Minorities have, as a rule, tended to support ruling parties and secure some measure of patronage and protection in return. The Sindhis have not been an exception. Partition and its ugly manifestations have however turned a significant number in the direction of the Jan Sangh and its successor, the Bharatiya Janata Party. The late Jairamdas Doulatram has been a typical Congress Sindhi and Lal Krishan Advani a typical Jana Sanghi. Each represents a dominant political influence. Both have been clean politicians, the very best of their kind. Advani held the post of India's Deputy Prime Minister for some time.
Though no more with us, a reference to the late revered Acharya JB Kripalani is imperative. He lived for almost a hundred years and always stood out as a tower of moral strength to all who stand for democratic decency and constitutional propriety. A true Gandhian, he shunned power for himself and in an ocean of corruption, he remained a sturdy lighthouse of integrity.

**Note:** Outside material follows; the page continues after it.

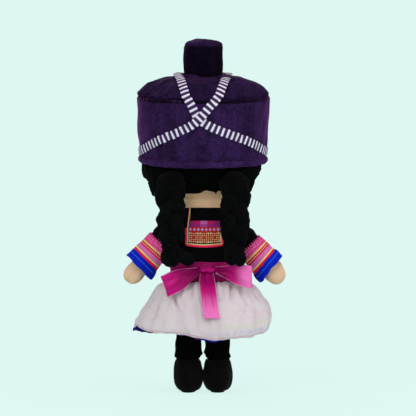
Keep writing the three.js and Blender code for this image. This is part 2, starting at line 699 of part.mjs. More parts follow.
// Sleeves and arms. Each lies along a line that leans out from the shoulder; the rings turn as it goes
// down, because the sleeve flares more on its outer side.
const sleeveRadius = (along) => {
  const share = (along - bandStart) / (sleeveLength - bandStart);
  return THREE.MathUtils.lerp(sleeveTopRadius, sleeveEndRadius, share) - sleeveCloth - fit;
};
function armRings(side, sign, rows, sides, { shift = () => 0, droop = 0 } = {}) {
  const { hang, cuff } = armSides[side];
  const pivot = new THREE.Vector3(sign * shoulderOut, 0, shoulderHeight);
  const heading = (degrees) =>
    new THREE.Vector3(sign * Math.sin(radians(degrees)), 0, -Math.cos(radians(degrees)));
  return rows.map(([along, radius], row) => {
    const turned = hang + (cuff - hang) * THREE.MathUtils.smoothstep(along, 10, sleeveLength);
    const beyond = Math.max(along - sleeveLength, 0);
    const centre = pivot.clone().addScaledVector(heading(hang), along - beyond);
    centre.addScaledVector(heading(hang - droop), beyond);
    const normal = heading(turned);
    const across = heading(turned + 90);
    return oval(centre, across, yAxis, radius, radius * 0.96, sides).map((point, i) =>
      point.addScaledVector(normal, shift(i, row)),
    );
  });
}
const tube = (outer, inner) => solidOf(joinRings([...outer, ...inner.reverse()], true));
const cuffLap = 5; // of the black sleeve under the cuff
const handDroop = 7;
bothSides((side, sign) => {
  const pivot = new THREE.Vector3(sign * shoulderOut, 0, shoulderHeight);
  const shoulderRoom = solidOf(ball(shoulderRadius + jointRoom, pivot, 20));
  piece(`shoulder_${side}`, solidOf(ball(shoulderRadius, pivot)), materials.jacket);

  // Nothing that swings with the arm lies nearer the body than the shoulder's own middle
  const clear = solidOf(
    block(new THREE.Vector3(-wide, -wide, 0), new THREE.Vector3(wide, wide, wide * 3)).translate(
      sign * (shoulderOut + wide),
      0,
      0,
    ),
  );
  const armRows = [
    [2, armRadius * 0.9],
    [20, armRadius * 0.98],
    [sleeveLength - 4, armRadius],
    [sleeveLength + 3, handRadius * 0.94],
    [sleeveLength + 8, handRadius],
    [sleeveLength + 13, handRadius * 0.92],
    [sleeveLength + handReach * 0.88, handRadius * 0.66],
    [sleeveLength + handReach, handRadius * 0.28],
  ];
  const armSolid = solidOf(joinRings(armRings(side, sign, armRows, 14, { droop: handDroop })));
  piece(`arm_${side}`, largest(armSolid.subtract(shoulderRoom).intersect(clear)), materials.linen);

  const sleeveRows = [4, 9, 20, cuffStart + cuffLap].map((along) => [
    along,
    Math.min(sleeveRadius(along), shoulderRadius - 0.3 + Math.max(along - 6, 0) * 0.25),
  ]);
  const armRoomRows = [-2, sleeveLength].map((along) => [along, armRadius + fit]);
  const sleeveSolid = solidOf(joinRings(armRings(side, sign, sleeveRows, 18)))
    .subtract(solidOf(joinRings(armRings(side, sign, armRoomRows, 18))))
    .subtract(shoulderRoom)
    .intersect(clear);
  piece(`sleeve_${side}`, largest(sleeveSolid), materials.jacket);

  const overSleeve = (from, to, extra) => [from, to].map((along) => [along, sleeveRadius(along) + extra]);
  const pinked = (i, row) => (row === 0 ? pinkingDepth * (i % 2 ? 1 : -1) : 0);
  const sides = pinkingTeeth * 2;
  const layer = (from, to, count, shift) =>
    tube(
      armRings(side, sign, overSleeve(from, to, fit + sleeveCloth), count, { shift }),
      armRings(side, sign, overSleeve(from, to, fit), count, { shift }),
    );
  const band = layer(bandStart, cuffStart - fit, sides, pinked).intersect(clear);
  piece(`sleeve_band_${side}`, largest(band), materials.banding);
  piece(`cuff_${side}`, layer(cuffStart, sleeveLength, 24), materials.cuff);
});

// Legs: a hip ball, a straight stuffed leg with a legging on it, and an ankle ball
const legRadius = leggingRadius - jacketCloth - fit;
const legRows = [
  [ankleHeight - ankleRadius * 0.94, ankleRadius * 0.34],
  [ankleHeight - ankleRadius * 0.7, ankleRadius * 0.71],
  [ankleHeight - ankleRadius * 0.35, ankleRadius * 0.94],
  [ankleHeight, ankleRadius],
  [leggingBottom + 6, ankleRadius + 0.2],
  [leggingTop, legRadius - 0.2],
  [hipHeight - hipRadius * 0.5, hipRadius * 0.87],
  [hipHeight, hipRadius],
  [hipHeight + hipRadius * 0.5, hipRadius * 0.87],
  [hipHeight + hipRadius * 0.82, hipRadius * 0.57],
  [hipHeight + hipRadius * 0.98, hipRadius * 0.2],
].map(([z, radius]) => [z, radius, radius]);
const shoeRows = [
  [soleThickness + fit, soleHalfWidth + 0.7, soleHeel + 0.5, soleToe + 0.6],
  [soleThickness + 2.6, shoeHalfWidth - 1.5, shoeHeel - 1.1, shoeToe - 1.8],
  [8.5, shoeHalfWidth, shoeHeel, shoeToe],
  [14.5, shoeHalfWidth, shoeHeel - 0.3, shoeToe - 1.5],
  [20.5, 13.6, shoeHeel - 1.6, shoeToe - 6],
  [26, 13.2, 16.6, 18.6],
  [shoeTop, 12.8, 14.6, 14.6],
];
const footRings = (sign, rows, sides) =>
  rows.map(([z, halfWidth, heel, toe]) => {
    const centre = new THREE.Vector3(sign * legSpacing, legBack + (heel - toe) / 2, z);
    return oval(centre, xAxis, yAxis, halfWidth, (heel + toe) / 2, sides, 2.2);
  });
bothSides((side, sign) => {
  const centre = new THREE.Vector3(sign * legSpacing, legBack, 0);
  piece(`leg_${side}`, solidOf(stuffed(legRows, { centre, sides: 16 })), materials.linen);
  const leggingOutline = [leggingBottom, leggingTop].map((z) => [z, leggingRadius, leggingRadius]);
  const legRoom = solidOf(stuffed(legRows, { centre, extra: fit, sides: 16 }));
  const legging = solidOf(stuffed(leggingOutline, { centre, sides: 20 })).subtract(legRoom);
  piece(`legging_${side}`, legging, materials.jacket);

  const ankleRoom = solidOf(
    ball(ankleRadius + fit, new THREE.Vector3(sign * legSpacing, legBack, ankleHeight), 20),
  );
  const shoe = solidOf(joinRings(footRings(sign, shoeRows, 20))).subtract(ankleRoom);
  piece(`shoe_${side}`, shoe, materials.suede);
  const soleRows = [0, soleThickness].map((z) => [z, soleHalfWidth, soleHeel, soleToe]);
  piece(`sole_${side}`, solidOf(joinRings(footRings(sign, soleRows, 20))), materials.suede);
});

// Skirt: gathered under the sash, ballooned, with soft pleats that deepen towards the hem.
// Each row gives a height, the reach to the left, right and back, and the depth of the pleats.
const skirtRows = [
  [109.8, 35, 35, 26, 0],
  [108, 41, 46, 31, 0.4],
  [104, 49, 53.5, 38, 0.9],
  [97, 54, 59.5, 43.5, 1.3],
  [88, 58.5, 65, skirtHalfDepth - 4, 1.4],
  [77, 63.5, 67.8, skirtHalfDepth - 1, 1.5],
  [67, skirtHalfWidth, 68, skirtHalfDepth, 1.6],
  [skirtHem + 2, 65.5, 66, skirtHalfDepth - 0.6, 1.5],
  [skirtHem, 63.4, 64, skirtHalfDepth - 2, 1.3],
];
const skirtSides = 36;
const pleat = (turn) => 0.65 * Math.cos(skirtPleats * turn + 0.6) + 0.35 * Math.cos(5 * turn + 1.1);
const skirtRings = (rows, inset) =>
  rows.map(([z, left, right, deep, depth]) =>
    Array.from({ length: skirtSides }, (_, i) => {
      const turn = round(i / skirtSides);
      const [c, s] = [Math.cos(turn), Math.sin(turn)];
      const swell = depth * pleat(turn) - inset;
      return new THREE.Vector3(((c > 0 ? left : right) + swell) * c, (deep + swell) * s, z);
    }),
  );
const skirtLining = skirtRows.filter((row, i) => i % 2 === 0 || i === skirtRows.length - 2);
piece("skirt", tube(skirtRings(skirtRows, 0), skirtRings(skirtLining, skirtCloth)), materials.cotton);

// Underskirt: a coloured strip inside the hem that shows below it
const underOut = skirtCloth + fit;
const underHem = skirtHem - hemDrop;
const underRows = [
  [skirtHem + 12, ...skirtRows.at(-1).slice(1)],
  [skirtHem, ...skirtRows.at(-1).slice(1)],
  [underHem, ...skirtRows.at(-1).slice(1)],
];
const underskirt = tube(skirtRings(underRows, underOut), skirtRings(underRows, underOut + trimCloth));
piece("underskirt", underskirt, materials.underskirt);

// Bow on the back of the sash: a knot, two loops of ribbon and one hanging tail
const bowBack = torsoHalfDepth + jacketOuter + ribbonCloth + 2 * fit;
const knotDepth = 7;
const knotMiddle = new THREE.Vector3(bowKnotOut, bowBack + knotDepth / 2, bowKnotHeight);
const knotRings = [-1, -0.6, 0.6, 1].map((share) => {
  const size = Math.abs(share) === 1 ? 0.62 : 1;
  const centre = knotMiddle.clone().addScaledVector(xAxis, bowKnotHalfWidth * share);
  const up = new THREE.Vector3(0, 0, 1);
  return oval(centre, yAxis, up, (knotDepth / 2) * size, bowKnotHalfHeight * size, 12, 2.6);
});
piece("bow_knot", solidOf(joinRings(knotRings)), materials.ribbon);
const loopSteps = 20;
bothSides((side, sign) => {
  const [droop, swing] = [radians(bowDroop[side]), radians(bowSwing[side])];
  const outward = new THREE.Vector3(
    sign * Math.cos(droop) * Math.cos(swing),
    Math.cos(droop) * Math.sin(swing),
    -Math.sin(droop),
  );
  const up = new THREE.Vector3(sign * Math.sin(droop * 0.55), 0, Math.cos(droop * 0.55));
  const thick = new THREE.Vector3().crossVectors(up, outward).normalize();
  const foot = knotMiddle.clone().addScaledVector(xAxis, sign * (bowKnotHalfWidth + fit));
  const rings = Array.from({ length: loopSteps }, (_, i) => {
    const turn = round(i / loopSteps);
    const out = (1 - Math.cos(turn)) / 2;
    const at = (inset) => {
      const gap = (bowLoopGap - inset) * Math.sin(turn) * (0.35 + 0.65 * out);
      const reach = bowLoopRoot + inset + (bowLoopLength - 2 * inset) * out;
      return foot.clone().addScaledVector(outward, reach).addScaledVector(thick, gap);
    };
    const fan = THREE.MathUtils.smoothstep(out, 0, 0.45);
    const halfWidth = THREE.MathUtils.lerp(bowKnotHalfHeight, sashWidth / 2, fan);
    const [outer, inner] = [at(0), at(ribbonCloth)];
    return [
      outer.clone().addScaledVector(up, -halfWidth),
      outer.clone().addScaledVector(up, halfWidth),
      inner.clone().addScaledVector(up, halfWidth),
      inner.clone().addScaledVector(up, -halfWidth),
    ];
  });
  piece(`bow_loop_${side}`, solidOf(joinRings(rings, true)), materials.ribbon);
});
const tailRows = [
  [118.5, 28.2, -3.7],
  [111, 33.5, -4.2],
  [104, 42, -5],
  [96, 47.8, -6],
  [86, 51.6, -7.2],
  [tailBottom, 54.6, -9],
];
const tailRings = tailRows.map(([z, back, out], i) => {
  const [before, after] = [tailRows[Math.max(i - 1, 0)], tailRows[Math.min(i + 1, tailRows.length - 1)]];
  const normal = new THREE.Vector3(0, before[0] - after[0], after[1] - before[1]).normalize();
  const half = tailHalfWidth * (i ? 1 : 0.75);
  return [[-1, 0], [1, 0], [1, 1], [-1, 1]].map(([side, layer]) =>
    new THREE.Vector3(out + side * half, back, z).addScaledVector(normal, layer * ribbonCloth),
  );
});
piece("bow_tail", solidOf(joinRings(tailRings)), materials.ribbon);

// The origin is moved under the middle of the outline
const outline = new THREE.Box3().setFromObject(doll);
doll.position.set(-(outline.min.x + outline.max.x) / 2, -(outline.min.y + outline.max.y) / 2, 0);

export default doll;
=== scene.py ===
"""A plush doll in festival dress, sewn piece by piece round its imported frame.

Shapes are worked out in millimetres from the middle of the doll's stance, with +Z up, the doll facing
-Y and its left at +X. `sew` turns them into the frame's metres.
"""

import math

import bmesh
import bpy
import numpy as np
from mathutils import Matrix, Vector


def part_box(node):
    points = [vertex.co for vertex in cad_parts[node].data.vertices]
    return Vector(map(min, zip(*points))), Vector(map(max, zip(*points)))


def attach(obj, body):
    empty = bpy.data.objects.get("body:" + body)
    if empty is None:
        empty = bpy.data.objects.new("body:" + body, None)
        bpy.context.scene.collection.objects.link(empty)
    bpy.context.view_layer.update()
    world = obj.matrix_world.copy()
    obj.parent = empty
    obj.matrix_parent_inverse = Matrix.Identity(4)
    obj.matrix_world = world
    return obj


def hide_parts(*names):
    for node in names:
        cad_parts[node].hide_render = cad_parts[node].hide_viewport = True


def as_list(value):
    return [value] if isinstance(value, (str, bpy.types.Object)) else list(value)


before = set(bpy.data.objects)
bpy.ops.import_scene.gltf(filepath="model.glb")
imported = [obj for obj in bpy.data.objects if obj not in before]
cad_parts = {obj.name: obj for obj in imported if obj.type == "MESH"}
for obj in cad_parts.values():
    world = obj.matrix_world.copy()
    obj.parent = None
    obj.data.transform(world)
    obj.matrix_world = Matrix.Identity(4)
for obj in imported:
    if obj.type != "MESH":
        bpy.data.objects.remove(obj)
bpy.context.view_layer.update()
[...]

Many Sindhis have settled down in different and far-flung parts of the world. Dazzling success has come the way of many. They would like to return to their motherland, some even permanently. But stupidity of laws and insolence of bureaucrats keep them away. The country suffers in the bargain.
The primary and paramount mark of Sindhi identity is the distinct language and script. Rich though it is in lore and literature, it faces the prospect of extinction as more and more children refuse to speak and learn it. It will be a pity if this beautiful flower ceases to be a part of the Indian bouquet.
The galaxy of Sindhi poets and writers has kept the language and script alive. Organizers arrange annual Sammelans where Sindhis from the world over mingle and meet and savor the fragrance and favor of Sindhi culture and civilization. The literature produced in Pakistan testifies the longing for reunions that saddens the heart of Sindhis in Pakistan. With the relations between the two countries getting better, this longing will bear fruition and fulfillment.
Prime Minister Manmohan Singh, while releasing prominent lawyer Ram Jethmalani's autobiography 'Conscience of a Maverick', described the former union minister as 'truly his own man' with the courage of conviction.
Some extracts from his speech:-
I am delighted to have this opportunity to release the book. I have always admired the qualities of head and heart that Ram symbolizes. He is certainly a maverick, as he calls himself in this book, but he is a delightful and likeable maverick.
A maverick is a deviant. Some deviant persons can be irritating because they disturb the norm. But there are those who endear themselves even to those who may differ with them. Ram is certainly one such person.
What is important to recognize is that a maverick is one who deviates from the norm on a matter of principle? That, at least, is the origin of the term. Ram is certainly a maverick in that sense. His disagreements are more often on principle rather than merely being expedient.
Praising Jethmalani and his multifaceted personalities as 'a distinguished criminal legal luminary, an active parliamentarian, a public-spirited nationalist and, often, a defender of lost causes', the prime minister said: 'What I have always admired about him is his courage of conviction. He is truly his own man.'
'It is not easy to be so in a world where conformity has many rewards. To be different is not always rewarding. If Ram has maintained his individualism and yet has endeared himself to so many, it speaks volumes of his qualities of head and heart,' he added.